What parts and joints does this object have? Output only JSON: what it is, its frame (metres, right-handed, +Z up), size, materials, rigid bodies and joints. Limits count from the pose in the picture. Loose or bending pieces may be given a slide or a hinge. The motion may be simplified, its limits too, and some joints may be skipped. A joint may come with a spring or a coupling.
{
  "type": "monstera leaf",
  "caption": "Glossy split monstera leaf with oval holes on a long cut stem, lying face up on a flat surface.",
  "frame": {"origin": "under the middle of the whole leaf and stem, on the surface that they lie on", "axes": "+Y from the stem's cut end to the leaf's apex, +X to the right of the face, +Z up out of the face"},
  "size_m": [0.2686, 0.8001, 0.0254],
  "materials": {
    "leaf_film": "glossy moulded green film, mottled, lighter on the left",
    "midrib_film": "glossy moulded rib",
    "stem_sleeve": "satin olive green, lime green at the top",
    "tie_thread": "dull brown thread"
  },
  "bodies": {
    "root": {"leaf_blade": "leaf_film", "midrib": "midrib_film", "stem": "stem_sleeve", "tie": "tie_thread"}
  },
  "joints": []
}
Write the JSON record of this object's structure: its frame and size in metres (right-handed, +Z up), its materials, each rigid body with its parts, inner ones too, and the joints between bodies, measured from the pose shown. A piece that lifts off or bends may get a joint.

**YOUR TASK**:
Copy out each record, keeping every word as it is.

**THE ANSWER**:
What parts and joints does this object have? Output only JSON: what it is, its frame (metres, right-handed, +Z up), size, materials, rigid bodies and joints. Limits count from the pose in the picture. Loose or bending pieces may be given a slide or a hinge. The motion may be simplified, its limits too, and some joints may be skipped. A joint may come with a spring or a coupling.
{
  "type": "monstera leaf",
  "caption": "Glossy split monstera leaf with oval holes on a long cut stem, lying face up on a flat surface.",
  "frame": {"origin": "under the middle of the whole leaf and stem, on the surface that they lie on", "axes": "+Y from the stem's cut end to the leaf's apex, +X to the right of the face, +Z up out of the face"},
  "size_m": [0.2686, 0.8001, 0.0254],
  "materials": {
    "leaf_film": "glossy moulded green film, mottled, lighter on the left",
    "midrib_film": "glossy moulded rib",
    "stem_sleeve": "satin olive green, lime green at the top",
    "tie_thread": "dull brown thread"
  },
  "bodies": {
    "root": {"leaf_blade": "leaf_film", "midrib": "midrib_film", "stem": "stem_sleeve", "tie": "tie_thread"}
  },
  "joints": []
}
Write the JSON record of this object's structure: its frame and size in metres (right-handed, +Z up), its materials, each rigid body with its parts, inner ones too, and the joints between bodies, measured from the pose shown. A piece that lifts off or bends may get a joint.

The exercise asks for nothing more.